Government drops retrospective CGT changes after industry backlash

Bill removes near two-decade lookback from foreign resident tax reforms

Government drops retrospective CGT changes after industry backlash

The federal government has dropped retrospective provisions from its planned changes to Australia's foreign resident capital gains tax (CGT) regime, after sustained pressure from industry groups.

Legislation tabled in federal parliament removes a proposal that would have applied an expanded CGT base to transactions dating back to 12 December 2006. Under the earlier exposure draft, the changes could have reopened deals struck almost 20 years ago, drawing criticism from industry bodies – including the Property Council of Australia and CPA Australia.

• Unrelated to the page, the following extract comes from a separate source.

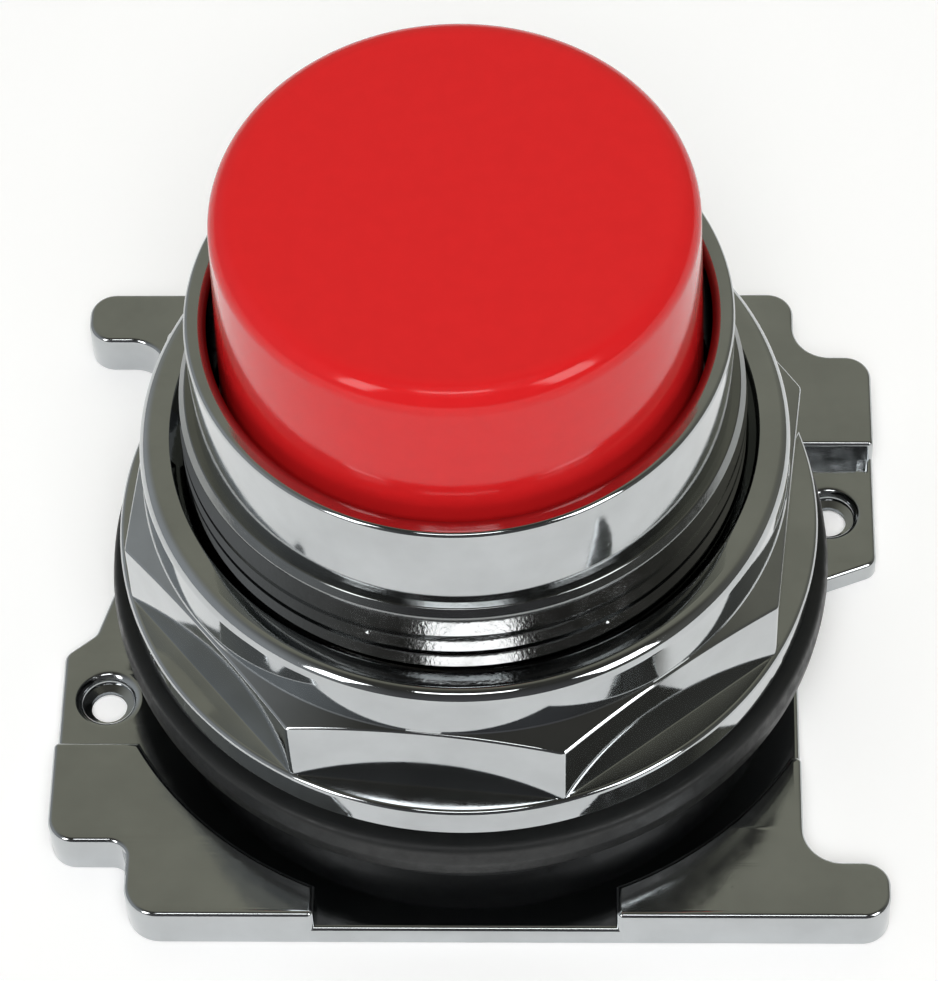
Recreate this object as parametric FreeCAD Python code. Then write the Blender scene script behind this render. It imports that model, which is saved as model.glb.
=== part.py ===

The bill instead applies the reforms only to CGT events occurring on or after commencement. It also inserts statutory safeguards stopping the tax commissioner from amending prior-year assessments for foreign resident CGT matters outside standard amendment periods, aside from the usual fraud or evasion exception and cases already under review, appeal or objection before 10 April 2026.

Mike Zorbas of the Property Council of Australia“This policy pivot is a win for commonsense,” said Mike Zorbas (pictured right), chief executive of the Property Council. “Australia relies on long-term investment to build homes, infrastructure and the assets that support economic growth.”

“Applying new tax rules to transactions completed two decades ago would have spooked the international investors we need to help build tomorrow’s Australia.”

The bill still broadens Australia's foreign resident CGT regime through a wider definition of "real property," which the Property Council said would effectively capture many infrastructure and energy assets. The organisation said it had raised concerns during consultation about the original proposal's retrospective reach and would keep working with government on the remaining reforms.

CPA Australia also welcomed the shift to a prospective approach, saying it followed concerns the accounting body raised in an April submission to Treasury over the draft's scope.

Jenny Wong of CPA Australia“This is a significant and welcome outcome,” said Jenny Wong (pictured right), tax lead at CPA Australia. “The exposure draft would have retrospectively rewritten the tax treatment of transactions going back almost two decades. CPA Australia said that was disproportionate and damaging to investor confidence, and the government has responded.”

Wong said the legislated safeguards mattered because taxpayers should not have to depend on administrative practice for protection against historical exposure.

“The protections are written into the law itself,” she said. “Taxpayers won't have to rely on administrative discretion – the bill expressly prevents historical assessments being reopened outside the normal amendment periods. That's the legislative certainty we asked for.”

“Global capital is highly mobile and Australia competes with other markets every day for investment,” Zorbas added. “Tax policy certainty matters because investment decisions made today shape the homes, jobs and infrastructure of future generations.”